У меня есть несколько историй про наших родственников, выживших в Холокосте, например про двоюродного брата моей прабабушки. Когда мама составляла генеалогическое древо, в нем было имя человека Сима Шляхтер — кроме имени, ничего. Когда мы переносили родословную в компьютерную программу и нужно было выбрать пол человека, мы решили, что Сима — женское имя, и поставили женский пол. На сайте MyHeritage есть опция нахождения тезок из разных родословных — нужно подтвердить, что это именно тот человек, или опровергнуть. Про других членов семьи Шляхтера было многое известно: про родителей, дедушек, прадедов, а также про многочисленных тетей, дядей и их потомков. А про Симу только то, что он родился в Латвии и — в отличие от большого количества родственников по этой ветке — не перебрался в Москву в 20–30-х годах, а вроде как остался там.

И вот случайно в 2014 году через сайт MyHeritage нам написала женщина из США, внучка этого Симы Шляхтера. Оказалось, что у нее есть совпадения с нашим семейным деревом. Ее дед Сима Шляхтер с женой Таубе (Таней) и маленькой дочерью Генриеттой до войны переехал в Брюссель, стал ювелиром, у него был антикварный магазин. История Симы и Тани полна чудес и опасностей — во время войны большую часть времени они прятались на ферме в погребе недалеко от Брюсселя, за это они отдали фермеру много драгоценностей. В 1964 году семья уехала из Бельгии в США — там сейчас живут их потомки. Внучка Симы рассказала нам, что после войны они искали родственников, оставшихся в СССР.

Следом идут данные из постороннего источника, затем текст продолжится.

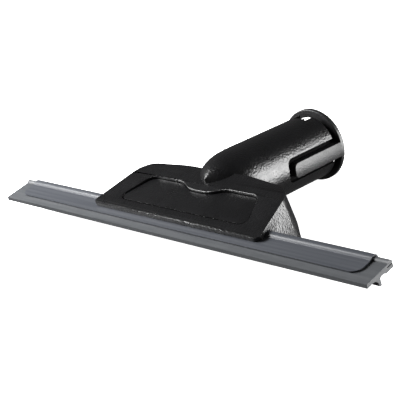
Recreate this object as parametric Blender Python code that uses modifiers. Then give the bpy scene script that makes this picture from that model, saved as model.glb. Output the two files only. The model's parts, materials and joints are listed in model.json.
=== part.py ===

Исана Шляхтер, двоюродная сестра внучки Симы Шляхтера. Здесь ей два года

До войны Сима вел переписку с братьями, сестрами, они друг другу пересылали фотографии. Потомки Симы их бережно хранят. Внучка Симы прислала несколько снимков двоюродной сестры Исаночки из Москвы, на которых той было два года. Это поразительно, потому что сейчас этой женщине 83. Два года назад она ездила в Америку вновь знакомиться со своей двоюродной сестрой, про которую ничего не слышала более 75 лет.